At the K schools sitting in silence at the beginning of the day, or for some moments during the day, is a daily activity that the schools actively encourage - and K was instrumental in creating that culture. And to make space for such an activity obviously requires implicit agency and intention - an intention to sit still and be quiet (at least verbally quiet) for 5, 10, 15, or 20 minutes.
But in parallel with this, K’s teachings warn against making quietness into a conscious and deliberate “practice” or mechanical habit. So it seems to me that there is some intelligent balancing act that is required between being a self-conscious agent and being completely negligent (in relationship to sitting quietly).

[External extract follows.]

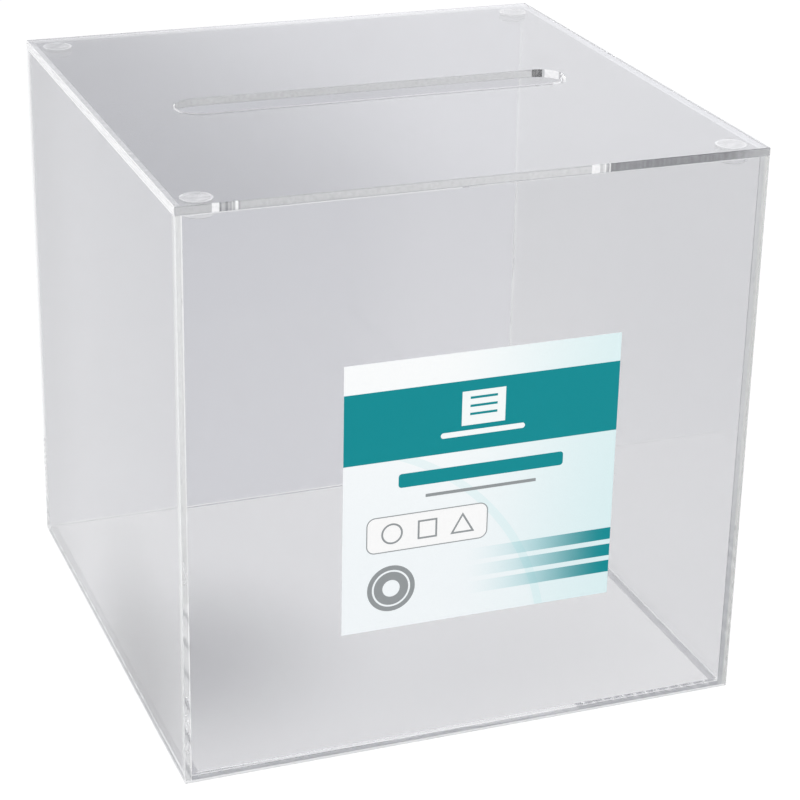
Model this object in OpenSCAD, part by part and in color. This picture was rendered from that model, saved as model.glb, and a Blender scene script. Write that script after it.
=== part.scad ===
// Clear ballot box: a cube glued from sheets, with a loose slotted lid.
// Millimetres. +Z is up and the label faces -Y.
// The origin is the centre of the case's footprint, on the surface it stands on.

/* [Case] */
// Outside width, left to right
case_w = 210; // [180:1:320]
// Outside depth, front to back
case_d = 210; // [120:1:320]
// Height with the lid on
case_h = 210; // [170:1:360]
// Thickness of the wall sheet
wall_t = 3; // [2:0.5:5]
// Thickness of the base sheet
base_t = 3; // [2:0.5:5]
// Bevel polished along every open edge of the sheets
edge_ease = 0.3; // [0.1:0.1:0.6]

/* [Lid] */
// Thickness of the lid sheet
lid_t = 3; // [2:0.5:5]
// Length of the posting slot, over its round ends
slot_l = 150; // [60:1:165]
// Width of the posting slot
slot_w = 18; // [8:1:26]
// Shift of the slot from the lid's centre line, towards the back
slot_shift = 0; // [-40:1:40]

/* [Locating discs] */
// Diameter of the discs under the lid's corners
disc_d = 11; // [8:0.5:18]
// Height of the discs
disc_t = 3; // [2:0.5:8]
// Gap between a disc and the two walls beside it
disc_play = 1.5; // [0.5:0.1:4]

/* [Label] */
// Width of the paper label on the front
label_w = 101; // [60:1:150]
// Height of the label
label_h = 100.5; // [60:0.5:110]
// Thickness of the label
label_t = 0.15; // [0.1:0.05:0.3]
// Shift of the label from the front's centre line, towards the right
label_shift = 2.2; // [-10:0.1:10]
// Height of the label's lower edge above the standing surface
label_up = 48.4; // [10:0.1:55]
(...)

K’s general teaching on this topic is ‘negative’ (i.e. not appealing to a positively deliberate act) - in that it is by becoming aware of the fact that we are (presently) acting ‘positively’ through motives and intentions (of conscious likes and dislikes, of choosing and resisting, preferring and rejecting, etc) that we begin to be negatively or ‘choicelessly’ aware:
[Intelligence] comes into being only when we are passively aware of the whole process of our consciousness, which is to be aware of ourselves without choice, without choosing what is right and what is wrong. When you are passively [choicelessly] aware… the problem begins to reveal its content… Most of us are incapable of being passively aware, letting the problem tell the story without our interpreting it. We do not know how to look at a problem dispassionately. We are not capable of it, unfortunately, because we want a result from the problem, we want an answer, we are looking to an end… [So] one has to be aware passively [choicelessly]. This passivity is not a question of determination, of will, of discipline; to be aware that we are not passive [choiceless] is the beginning. To be aware that we want a particular answer to a particular problem - surely that is the beginning. (The First and Last Freedom)
What do you make of this?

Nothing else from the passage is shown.